Krystian Bielatowicz o filmie „Ja uchodźca” i pracy w Libanie

W multimedialnym projekcie „Ja uchodźca” fotograf pokazuje jak Syryjczycy, którzy jeszcze niemal 5 lat temu żyli w swoich domach, kilkadziesiąt kilometrów dalej, dziś w wilgotnych garażach i piwnicach starają się zachować resztki godności. Spotkanie Krystiana Bielatowicza z syryjskimi uchodźcami – tymi, którzy zostali w Libanie – pozwoliło mu przede wszystkim poznać człowieka. Człowieka i jego historię. Bez poczucia nienawiści i zagrożenia, bez uprzedzeń.

– W Libanie pozytywnie zaskoczyło mnie, że wśród uchodźców czułem się nad wyraz bezpiecznie. Nikt nie patrzył na aparat, nie oceniał kim jestem, co mam i czego od nich chcę. Pragnęli jedynie opowiedzieć swoją historię, podzielić się swoimi emocjami z kimś, kto może przekazać ją dalej – wspomina artysta.

W Libanie, liczącym 4,5 mln mieszkańców, mieszka już ponad 1 mln uciekinierów z Syrii. To tak, jakby Polska przyjęła na swoje terytorium ok. 10 mln uchodźców na przykład z Ukrainy. W niektórych miejscach Libanu, uchodźców jest więcej niż lokalnych mieszkańców. W północnym dystrykcie Akkar, gdzie pracuje PCPM, schronienie znaleźli najbiedniejsi Syryjczycy. Zatrzymali się oni w małych miejscowościach, w których koszty utrzymania są stosunkowo niskie.

– Ludzie, którzy mieli możliwość znalezienia pracy (głównie dzięki rodzinnym koneksjom) w bogatszych krajach Bliskiego Wschodu, w Europie czy nawet Stanach Zjednoczonych – wyjechali na samym początku konfliktu. Ci, którzy dotarli do Europy z ostatnią falą to często wykształceni, zaradni i pochodzący z majętnych rodzin ludzie. W krajach sąsiadujących z Syrią zostali najbiedniejsi. Nie mają oni ani środków, ani możliwości, by ruszyć gdzieś dalej – tłumaczył Piotr Stopka, koordynator misji PCPM w Libanie.
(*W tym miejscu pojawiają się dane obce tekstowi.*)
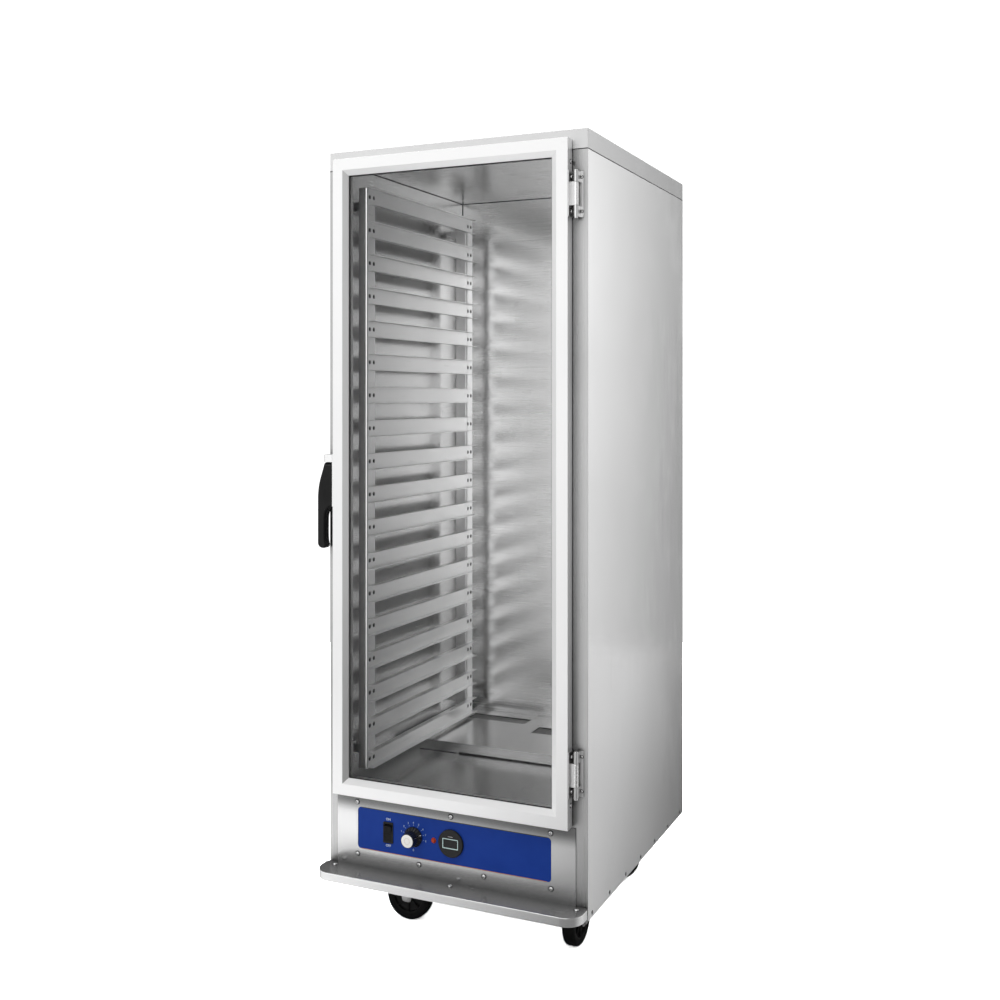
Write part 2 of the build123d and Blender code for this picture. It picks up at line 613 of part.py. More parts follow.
# ---- heater and blower -------------------------------------------------------------
with BuildPart() as heater_cover:
    block((COVER_LEFT, COVER_RIGHT), (COVER_FRONT, COVER_REAR), (CAVITY_FLOOR, COVER_TOP))
    block(
        (COVER_LEFT + SHEET, COVER_RIGHT - SHEET),
        (COVER_FRONT + SHEET, COVER_REAR - SHEET),
        (CAVITY_FLOOR - 1, COVER_TOP - SHEET),
        Mode.SUBTRACT,
    )
    outlet_x = (COVER_LEFT + 110, COVER_RIGHT - 110)
    block(outlet_x, (COVER_FRONT - 1, COVER_FRONT + 3), (CAVITY_FLOOR - 1, CAVITY_FLOOR + 4), Mode.SUBTRACT)
    slot_z = (COVER_TOP - 3, COVER_TOP + 1)
    block((X_LEFT + 85, X_LEFT + 252), (Y_FRONT + 548, Y_FRONT + 596), slot_z, Mode.SUBTRACT)
    block((X_LEFT + 297, X_LEFT + 453), (Y_FRONT + 482, Y_FRONT + 540), slot_z, Mode.SUBTRACT)
save(heater_cover.part, "heater_cover")

ELEMENT_LEG_BOTTOM = SLAB_BOTTOM - 14.0

with BuildPart() as heater_element:
    with BuildLine() as element_path:
        FilletPolyline(
            (ELEMENT_LEFT, ELEMENT_FRONT, ELEMENT_LEG_BOTTOM),
            (ELEMENT_LEFT, ELEMENT_FRONT, ELEMENT_Z),
            (ELEMENT_RIGHT, ELEMENT_FRONT, ELEMENT_Z),
            (ELEMENT_RIGHT, ELEMENT_REAR, ELEMENT_Z),
            (ELEMENT_LEFT, ELEMENT_REAR, ELEMENT_Z),
            (ELEMENT_LEFT, ELEMENT_REAR, ELEMENT_LEG_BOTTOM),
            radius=8.0,
        )
    with BuildSketch(Plane.XY.offset(ELEMENT_LEG_BOTTOM)):
        with Locations((ELEMENT_LEFT, ELEMENT_FRONT)):
            Circle(ELEMENT_RADIUS)
    sweep(path=element_path.wires()[0])
save(heater_element.part, "heater_element")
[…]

Projekt Bielatowicza ma otworzyć oczy na człowieka, jeszcze chwilę temu podobnego do każdego z nas, żyjącego w podobnej przestrzeni, z tymi samymi wygodami i podobnymi codziennymi zmartwieniami, z jakimi zmaga się przeciętny Europejczyk. Projekt ma pokazać też, że za statystykami, jakimi jesteśmy zasypywani w raportach dotyczących kryzysu uchodźców stoi człowiek – każdy ze swoją prawdą i nadzieją na powrót do kraju.

Prowadzony przez Polskie Centrum Pomocy Międzynarodowej od 2012 r. program pomocy humanitarnej w Libanie, w najbiedniejszym dystrykcie Akkar, przy granicy z Syrią jest największym takim program realizowanym przez polską organizację pozarządową. Od początku działań fundacja PCPM zabezpieczyła dach nad głową ponad 12 tysiącom uchodźców z Syrii.

*Krystian Bielatowicz – specjalizuje się w dokumencie społecznym. Jest redaktorem portalu Szeroki Kadr, należy do grona wykładowców Akademii Nikona. Zasiadał w jury konkursu Grand Press Photo (2014, 2015). Jego fotografie publikowane były m.in. w: „Newsweek Polska”, „National Geographic”, „Traveler”, „Polityce”, „Dużym Formacie”, „Przekroju”, „The Virginia Quarterly Review” (USA), „Private Magazine” (Włochy), „El Comercio” i „Caretas” (Peru). Swoje prace prezentował na wystawach m.in. w Nowym Jorku, Peru, Leica Gallery w Warszawie, Galeria Pauza w Krakowie, Łodzi, Gdańsku, Toruniu, Lublinie i Zakopanem.